Directions for this task: The entries below are to be repeated exactly as they stand.

- - -

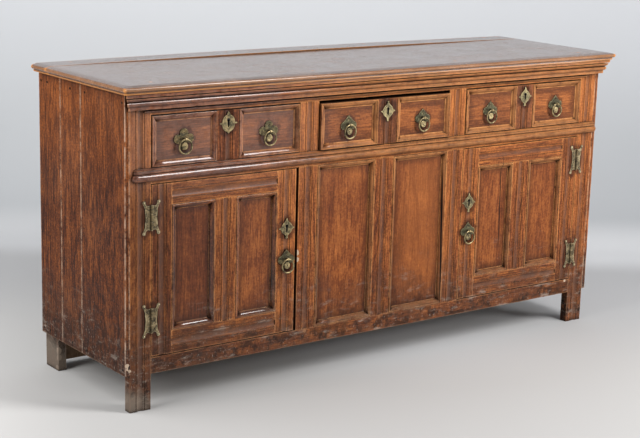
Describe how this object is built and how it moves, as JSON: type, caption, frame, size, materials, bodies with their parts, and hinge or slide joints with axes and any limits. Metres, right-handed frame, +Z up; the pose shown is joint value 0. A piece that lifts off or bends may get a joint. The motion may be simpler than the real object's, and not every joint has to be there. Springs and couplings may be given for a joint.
{
  "type": "dresser base",
  "caption": "Joined oak dresser base with moulded side-hung drawers over panelled doors and fixed middle panels, brass ring pulls and hinges.",
  "frame": {"origin": "on the floor, in the middle of the whole footprint", "axes": "+X along the front to the viewer's right, -Y towards the front, +Z up"},
  "size_m": [1.765, 0.532, 0.88],
  "materials": {
    "oak_frame": "waxed red-brown oak with dark dirt in the hollows and worn orange arrises",
    "oak_panel": "waxed red-brown oak, smooth and semi-gloss",
    "oak_moulding": "glossy waxed oak with worn orange edges",
    "oak_top": "grey-brown polished oak with a satin sheen",
    "oak_side": "dry dark brown oak, dusty and scuffed",
    "oak_bare": "unpolished oak, dull and dusty",
    "brass": "aged cast brass with a green-brown patina",
    "hinge_brass": "aged golden brass, dark in the corners",
    "iron": "dark forged iron"
  },
  "bodies": {
    "carcase": {"front_stiles": "oak_frame", "front_muntins": "oak_frame", "top_rail": "oak_frame", "waist_rail": "oak_frame", "bottom_rail": "oak_frame", "centre_panels": "oak_panel", "centre_panel_mouldings": "oak_moulding", "cornice_moulding": "oak_moulding", "lip_moulding": "oak_moulding", "waist_moulding": "oak_moulding", "top_front_board": "oak_top", "top_rear_board": "oak_top", "rear_stiles": "oak_side", "back_rails": "oak_bare", "inner_rails": "oak_bare", "side_boards_left": "oak_side", "side_boards_right": "oak_side", "back_boards": "oak_bare", "floor_boards": "oak_bare", "drawer_runners": "oak_bare", "frame_pegs": "oak_frame", "iron_nails": "iron", "fixed_hinge_leaves": "hinge_brass", "hinge_pins": "hinge_brass"},
    "left_drawer": {"drawer_front_left": "oak_panel", "drawer_trim_left": "oak_moulding", "drawer_box_left": "oak_bare", "drawer_brasses_left": "brass"},
    "middle_drawer": {"drawer_front_middle": "oak_panel", "drawer_trim_middle": "oak_moulding", "drawer_box_middle": "oak_bare", "drawer_brasses_middle": "brass"},
    "right_drawer": {"drawer_front_right": "oak_panel", "drawer_trim_right": "oak_moulding", "drawer_box_right": "oak_bare", "drawer_brasses_right": "brass"},
    "left_door": {"door_frame_left": "oak_frame", "door_panels_left": "oak_panel", "door_trim_left": "oak_moulding", "door_brasses_left": "brass", "door_hinge_leaves_left": "hinge_brass"},
    "right_door": {"door_frame_right": "oak_frame", "door_panels_right": "oak_panel", "door_trim_right": "oak_moulding", "door_brasses_right": "brass", "door_hinge_leaves_right": "hinge_brass"},
    "left_drawer_a_ring": {"ring_left_drawer_a": "brass"},
    "left_drawer_b_ring": {"ring_left_drawer_b": "brass"},
    "middle_drawer_a_ring": {"ring_middle_drawer_a": "brass"},
    "middle_drawer_b_ring": {"ring_middle_drawer_b": "brass"},
    "right_drawer_a_ring": {"ring_right_drawer_a": "brass"},
    "right_drawer_b_ring": {"ring_right_drawer_b": "brass"},
    "left_door_ring": {"ring_left_door": "brass"},
    "right_door_ring": {"ring_right_door": "brass"},
    "left_drawer_bolt": {"lock_bolt_left_drawer": "iron"},
    "middle_drawer_bolt": {"lock_bolt_middle_drawer": "iron"},
    "right_drawer_bolt": {"lock_bolt_right_drawer": "iron"},
    "left_door_bolt": {"lock_bolt_left_door": "iron"},
    "right_door_bolt": {"lock_bolt_right_door": "iron"}
  },
  "joints": [
    {"name": "left_drawer_slide", "type": "slide", "parent": "carcase", "child": "left_drawer", "axis": [0, -1, 0], "range_m": [0, 0.3]},
    {"name": "middle_drawer_slide", "type": "slide", "parent": "carcase", "child": "middle_drawer", "axis": [0, -1, 0], "range_m": [-0.006, 0.3]},
    {"name": "right_drawer_slide", "type": "slide", "parent": "carcase", "child": "right_drawer", "axis": [0, -1, 0], "range_m": [0, 0.3]},
    {"name": "left_door_hinge", "type": "hinge", "parent": "carcase", "child": "left_door", "pos_m": [-0.779, -0.2254, 0.3805], "axis": [0, 0, -1], "range_deg": [0, 160]},
    {"name": "right_door_hinge", "type": "hinge", "parent": "carcase", "child": "right_door", "pos_m": [0.779, -0.2254, 0.3805], "axis": [0, 0, 1], "range_deg": [0, 160]},
    {"name": "left_drawer_a_ring_swing", "type": "hinge", "parent": "left_drawer", "child": "left_drawer_a_ring", "pos_m": [-0.67825, -0.2265, 0.7255], "axis": [-1, 0, 0], "range_deg": [0, 150]},
    {"name": "left_drawer_b_ring_swing", "type": "hinge", "parent": "left_drawer", "child": "left_drawer_b_ring", "pos_m": [-0.40975, -0.2265, 0.7255], "axis": [-1, 0, 0], "range_deg": [0, 150]},
    {"name": "middle_drawer_a_ring_swing", "type": "hinge", "parent": "middle_drawer", "child": "middle_drawer_a_ring", "pos_m": [-0.14075, -0.2325, 0.723], "axis": [-1, 0, 0], "range_deg": [0, 150]},
    {"name": "middle_drawer_b_ring_swing", "type": "hinge", "parent": "middle_drawer", "child": "middle_drawer_b_ring", "pos_m": [0.13075, -0.2325, 0.723], "axis": [-1, 0, 0], "range_deg": [0, 150]},
    {"name": "right_drawer_a_ring_swing", "type": "hinge", "parent": "right_drawer", "child": "right_drawer_a_ring", "pos_m": [0.40225, -0.2265, 0.7255], "axis": [-1, 0, 0], "range_deg": [0, 150]},
    {"name": "right_drawer_b_ring_swing", "type": "hinge", "parent": "right_drawer", "child": "right_drawer_b_ring", "pos_m": [0.67575, -0.2265, 0.7255], "axis": [-1, 0, 0], "range_deg": [0, 150]},
    {"name": "left_door_ring_swing", "type": "hinge", "parent": "left_door", "child": "left_door_ring", "pos_m": [-0.346, -0.2325, 0.36], "axis": [-1, 0, 0], "range_deg": [0, 150]},
    {"name": "right_door_ring_swing", "type": "hinge", "parent": "right_door", "child": "right_door_ring", "pos_m": [0.329, -0.2325, 0.36], "axis": [-1, 0, 0], "range_deg": [0, 150]},
    {"name": "left_drawer_bolt_throw", "type": "slide", "parent": "left_drawer", "child": "left_drawer_bolt", "axis": [0, 0, 1], "range_m": [0, 0.012]},
    {"name": "middle_drawer_bolt_throw", "type": "slide", "parent": "middle_drawer", "child": "middle_drawer_bolt", "axis": [0, 0, 1], "range_m": [0, 0.012]},
    {"name": "right_drawer_bolt_throw", "type": "slide", "parent": "right_drawer", "child": "right_drawer_bolt", "axis": [0, 0, 1], "range_m": [0, 0.012]},
    {"name": "left_door_bolt_throw", "type": "slide", "parent": "left_door", "child": "left_door_bolt", "axis": [1, 0, 0], "range_m": [0, 0.014]},
    {"name": "right_door_bolt_throw", "type": "slide", "parent": "right_door", "child": "right_door_bolt", "axis": [-1, 0, 0], "range_m": [0, 0.014]}
  ]
}
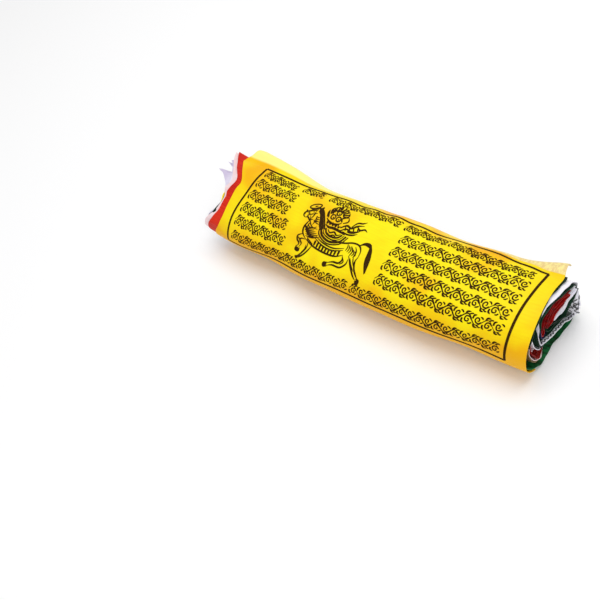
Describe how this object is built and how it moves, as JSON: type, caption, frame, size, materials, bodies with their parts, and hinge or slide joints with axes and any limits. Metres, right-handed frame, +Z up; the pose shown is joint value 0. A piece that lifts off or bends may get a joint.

- - -

Written solution:
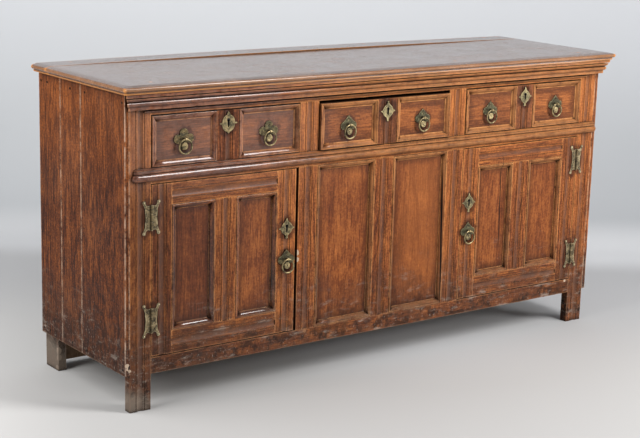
Describe how this object is built and how it moves, as JSON: type, caption, frame, size, materials, bodies with their parts, and hinge or slide joints with axes and any limits. Metres, right-handed frame, +Z up; the pose shown is joint value 0. A piece that lifts off or bends may get a joint. The motion may be simpler than the real object's, and not every joint has to be there. Springs and couplings may be given for a joint.
{
  "type": "dresser base",
  "caption": "Joined oak dresser base with moulded side-hung drawers over panelled doors and fixed middle panels, brass ring pulls and hinges.",
  "frame": {"origin": "on the floor, in the middle of the whole footprint", "axes": "+X along the front to the viewer's right, -Y towards the front, +Z up"},
  "size_m": [1.765, 0.532, 0.88],
  "materials": {
    "oak_frame": "waxed red-brown oak with dark dirt in the hollows and worn orange arrises",
    "oak_panel": "waxed red-brown oak, smooth and semi-gloss",
    "oak_moulding": "glossy waxed oak with worn orange edges",
    "oak_top": "grey-brown polished oak with a satin sheen",
    "oak_side": "dry dark brown oak, dusty and scuffed",
    "oak_bare": "unpolished oak, dull and dusty",
    "brass": "aged cast brass with a green-brown patina",
    "hinge_brass": "aged golden brass, dark in the corners",
    "iron": "dark forged iron"
  },
  "bodies": {
    "carcase": {"front_stiles": "oak_frame", "front_muntins": "oak_frame", "top_rail": "oak_frame", "waist_rail": "oak_frame", "bottom_rail": "oak_frame", "centre_panels": "oak_panel", "centre_panel_mouldings": "oak_moulding", "cornice_moulding": "oak_moulding", "lip_moulding": "oak_moulding", "waist_moulding": "oak_moulding", "top_front_board": "oak_top", "top_rear_board": "oak_top", "rear_stiles": "oak_side", "back_rails": "oak_bare", "inner_rails": "oak_bare", "side_boards_left": "oak_side", "side_boards_right": "oak_side", "back_boards": "oak_bare", "floor_boards": "oak_bare", "drawer_runners": "oak_bare", "frame_pegs": "oak_frame", "iron_nails": "iron", "fixed_hinge_leaves": "hinge_brass", "hinge_pins": "hinge_brass"},
    "left_drawer": {"drawer_front_left": "oak_panel", "drawer_trim_left": "oak_moulding", "drawer_box_left": "oak_bare", "drawer_brasses_left": "brass"},
    "middle_drawer": {"drawer_front_middle": "oak_panel", "drawer_trim_middle": "oak_moulding", "drawer_box_middle": "oak_bare", "drawer_brasses_middle": "brass"},
    "right_drawer": {"drawer_front_right": "oak_panel", "drawer_trim_right": "oak_moulding", "drawer_box_right": "oak_bare", "drawer_brasses_right": "brass"},
    "left_door": {"door_frame_left": "oak_frame", "door_panels_left": "oak_panel", "door_trim_left": "oak_moulding", "door_brasses_left": "brass", "door_hinge_leaves_left": "hinge_brass"},
    "right_door": {"door_frame_right": "oak_frame", "door_panels_right": "oak_panel", "door_trim_right": "oak_moulding", "door_brasses_right": "brass", "door_hinge_leaves_right": "hinge_brass"},
    "left_drawer_a_ring": {"ring_left_drawer_a": "brass"},
    "left_drawer_b_ring": {"ring_left_drawer_b": "brass"},
    "middle_drawer_a_ring": {"ring_middle_drawer_a": "brass"},
    "middle_drawer_b_ring": {"ring_middle_drawer_b": "brass"},
    "right_drawer_a_ring": {"ring_right_drawer_a": "brass"},
    "right_drawer_b_ring": {"ring_right_drawer_b": "brass"},
    "left_door_ring": {"ring_left_door": "brass"},
    "right_door_ring": {"ring_right_door": "brass"},
    "left_drawer_bolt": {"lock_bolt_left_drawer": "iron"},
    "middle_drawer_bolt": {"lock_bolt_middle_drawer": "iron"},
    "right_drawer_bolt": {"lock_bolt_right_drawer": "iron"},
    "left_door_bolt": {"lock_bolt_left_door": "iron"},
    "right_door_bolt": {"lock_bolt_right_door": "iron"}
  },
  "joints": [
    {"name": "left_drawer_slide", "type": "slide", "parent": "carcase", "child": "left_drawer", "axis": [0, -1, 0], "range_m": [0, 0.3]},
    {"name": "middle_drawer_slide", "type": "slide", "parent": "carcase", "child": "middle_drawer", "axis": [0, -1, 0], "range_m": [-0.006, 0.3]},
    {"name": "right_drawer_slide", "type": "slide", "parent": "carcase", "child": "right_drawer", "axis": [0, -1, 0], "range_m": [0, 0.3]},
    {"name": "left_door_hinge", "type": "hinge", "parent": "carcase", "child": "left_door", "pos_m": [-0.779, -0.2254, 0.3805], "axis": [0, 0, -1], "range_deg": [0, 160]},
    {"name": "right_door_hinge", "type": "hinge", "parent": "carcase", "child": "right_door", "pos_m": [0.779, -0.2254, 0.3805], "axis": [0, 0, 1], "range_deg": [0, 160]},
    {"name": "left_drawer_a_ring_swing", "type": "hinge", "parent": "left_drawer", "child": "left_drawer_a_ring", "pos_m": [-0.67825, -0.2265, 0.7255], "axis": [-1, 0, 0], "range_deg": [0, 150]},
    {"name": "left_drawer_b_ring_swing", "type": "hinge", "parent": "left_drawer", "child": "left_drawer_b_ring", "pos_m": [-0.40975, -0.2265, 0.7255], "axis": [-1, 0, 0], "range_deg": [0, 150]},
    {"name": "middle_drawer_a_ring_swing", "type": "hinge", "parent": "middle_drawer", "child": "middle_drawer_a_ring", "pos_m": [-0.14075, -0.2325, 0.723], "axis": [-1, 0, 0], "range_deg": [0, 150]},
    {"name": "middle_drawer_b_ring_swing", "type": "hinge", "parent": "middle_drawer", "child": "middle_drawer_b_ring", "pos_m": [0.13075, -0.2325, 0.723], "axis": [-1, 0, 0], "range_deg": [0, 150]},
    {"name": "right_drawer_a_ring_swing", "type": "hinge", "parent": "right_drawer", "child": "right_drawer_a_ring", "pos_m": [0.40225, -0.2265, 0.7255], "axis": [-1, 0, 0], "range_deg": [0, 150]},
    {"name": "right_drawer_b_ring_swing", "type": "hinge", "parent": "right_drawer", "child": "right_drawer_b_ring", "pos_m": [0.67575, -0.2265, 0.7255], "axis": [-1, 0, 0], "range_deg": [0, 150]},
    {"name": "left_door_ring_swing", "type": "hinge", "parent": "left_door", "child": "left_door_ring", "pos_m": [-0.346, -0.2325, 0.36], "axis": [-1, 0, 0], "range_deg": [0, 150]},
    {"name": "right_door_ring_swing", "type": "hinge", "parent": "right_door", "child": "right_door_ring", "pos_m": [0.329, -0.2325, 0.36], "axis": [-1, 0, 0], "range_deg": [0, 150]},
    {"name": "left_drawer_bolt_throw", "type": "slide", "parent": "left_drawer", "child": "left_drawer_bolt", "axis": [0, 0, 1], "range_m": [0, 0.012]},
    {"name": "middle_drawer_bolt_throw", "type": "slide", "parent": "middle_drawer", "child": "middle_drawer_bolt", "axis": [0, 0, 1], "range_m": [0, 0.012]},
    {"name": "right_drawer_bolt_throw", "type": "slide", "parent": "right_drawer", "child": "right_drawer_bolt", "axis": [0, 0, 1], "range_m": [0, 0.012]},
    {"name": "left_door_bolt_throw", "type": "slide", "parent": "left_door", "child": "left_door_bolt", "axis": [1, 0, 0], "range_m": [0, 0.014]},
    {"name": "right_door_bolt_throw", "type": "slide", "parent": "right_door", "child": "right_door_bolt", "axis": [-1, 0, 0], "range_m": [0, 0.014]}
  ]
}
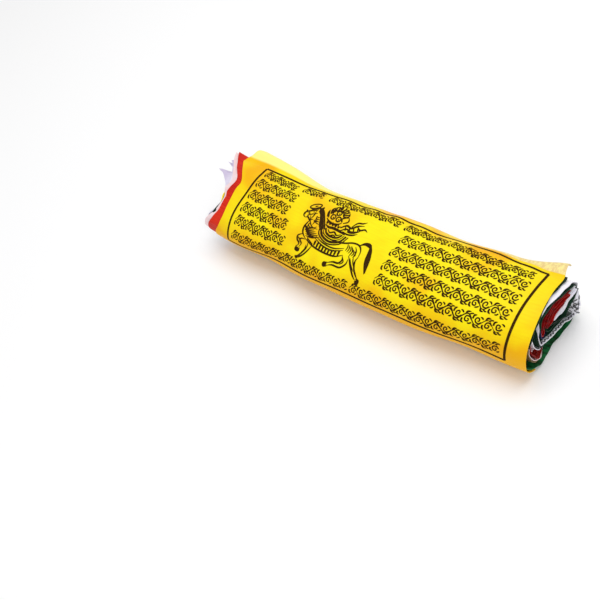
Describe how this object is built and how it moves, as JSON: type, caption, frame, size, materials, bodies with their parts, and hinge or slide joints with axes and any limits. Metres, right-handed frame, +Z up; the pose shown is joint value 0. A piece that lifts off or bends may get a joint.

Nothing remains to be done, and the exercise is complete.